For DevOps leads, this difference matters. The complexity of multicloud environments has put a premium on having full visibility into the entire technology stack, including all components and dependencies. When combined with causal AI, the granularity of this real-time topology allows organizations to rapidly trace problems to their root causes.
In addition, this streamlined approach to causation enables teams to automate responses to found problems. When teams can rely on the root-cause analysis and they have access to the full traces, teams can better understand how to reconfigure and avoid similar disruptions in the future. Through this shift-left approach, causal AI can improve decision-making by estimating the impact of specific actions to achieve a desired outcome.
Better at Predictive and Prescriptive Analytics, Too
A final consideration is that machine learning predicts the future based on what was, not what could have been or what might be.
In contrast, one of the most significant benefits of causal AI is its ability to model and simulate futures that aren’t limited by what’s already known. Examples would be causal AI predicting service-level objective violations proactively while pinpointing root causes or predicting IT capacity demands such as disk space or database performance. Causal AI can also trigger remediation actions because of its ability to answer questions with a high degree of precision. This form of predictive and prescriptive analytics enables organizations to anticipate situations and proactively address issues before they become expensive problems.

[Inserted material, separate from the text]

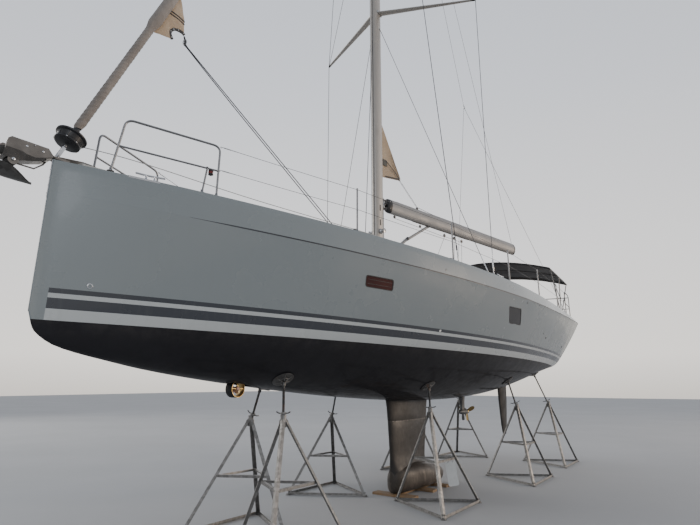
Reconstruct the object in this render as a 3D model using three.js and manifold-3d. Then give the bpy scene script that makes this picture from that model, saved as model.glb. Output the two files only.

Building a Strong Causal AI Foundation
This discussion about the various approaches to AI isn’t just an academic concern. It has a direct impact on the efficiency and, in turn, profitability of organizations. As a result, it’s critical that teams develop a deep, nuanced understanding of the landscape, including the relative benefits and limitations of the technologies available to manage their complex environments. The future of their businesses may rely on it.